Я поехал на похороны. Гроб стоял в той самой квартирке, которую она так ждала, надеясь, наконец, пожить в условиях человеческих. Маршак то и дело подходил к нему, и тогда все, кто был рядом, деликатно выходили из комнаты. Потом он возвращался на кухню и отрешенно отхлебывал остывший чай из большой кружки. Я тоже сидел за этим столиком, — один раз Маршак, словно очнувшись, взглянул на меня и, жалеючи, произнес:
— А вот вас, Аркадий, Тамара Григорьевна редактировать уже никогда не будет!
В дверях стоял Юра — увидев его, я понял, чем была вызвана эта, вроде бы неуместная, реплика. Как известно, именно Габбе редактировала первую Юрину повесть «Студенты» и тем самым дала ему путевку в литературную жизнь. Юра был растерян, подавлен, не знал, куда себя деть. Во дворе, дожидаясь конца церемонии, он сказал мне:
— Если уж пошла плохая карта, отыграться не удается.
Не знаю, точно ли я понял его. Мне кажется, точно: горькое торжество справедливости — посмертная реабилитация мужа — и въезд в новую квартиру так и не принеси и удач и той, кому судьба дала дивный талант, но обделила своим расположением. (Ведь даже Сталинская премия, которой был удостоен спектакль Детского театра «Город мастеров», не досталась Тамаре Григорьевне — автору пьесы!) Может быть, он как-то примеривал этот сюжет на себя? Его отец и дядя тоже были признаны невиновными примерно в то же время, но никакой окрыленности, да и просто душевного покоя, он при этом не ощутил.
Уже в шестидесятые годы, провожая его как-то (он допоздна у меня засиделся) к нему, на Песчаную, я вскользь, по какому-то поводу, обронил имя Вышинского, и он вдруг признался, что мальчишкой, в конце тридцатых годов, писал письма верховному прокурору: просил вступиться за — к тому времени уже расстрелянного — отца. Вступиться, помочь… Писал и рвал. Снова писал — и снова рвал.

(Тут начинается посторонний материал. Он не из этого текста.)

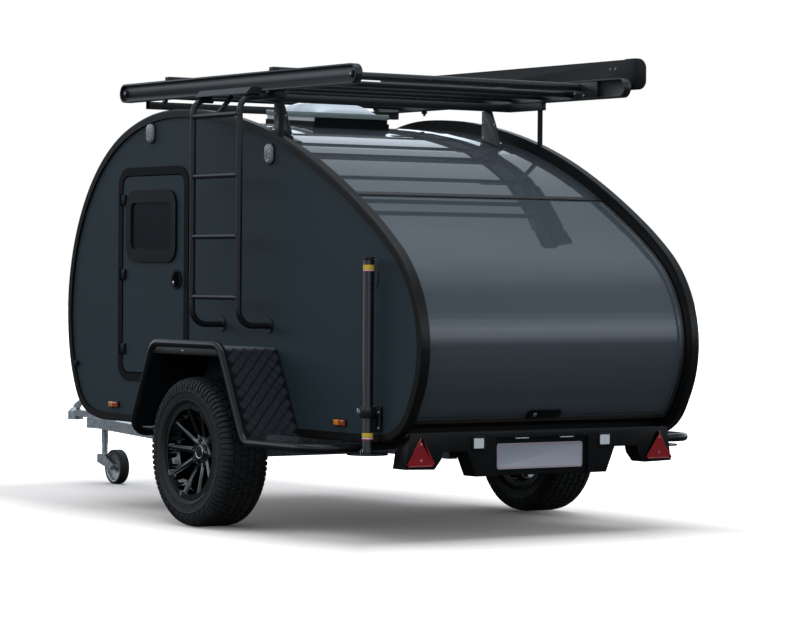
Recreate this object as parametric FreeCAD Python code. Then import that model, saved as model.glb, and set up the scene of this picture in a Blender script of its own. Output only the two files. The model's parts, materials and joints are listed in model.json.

— Почему рвал? — спросил я.
Он посмотрел на меня сверху вниз, сразив не иронией, не насмешкой, не удивлением, а тяжестью взгляда.
— Надо было спросить, почему писал, — ответил Юра после долго затянувшейся паузы. — Потому что был дурак…
Он сказал резче, грубее, вложив в эту грубость всю свою ненависть к верховному блюстителю законности тех ужасающих лет.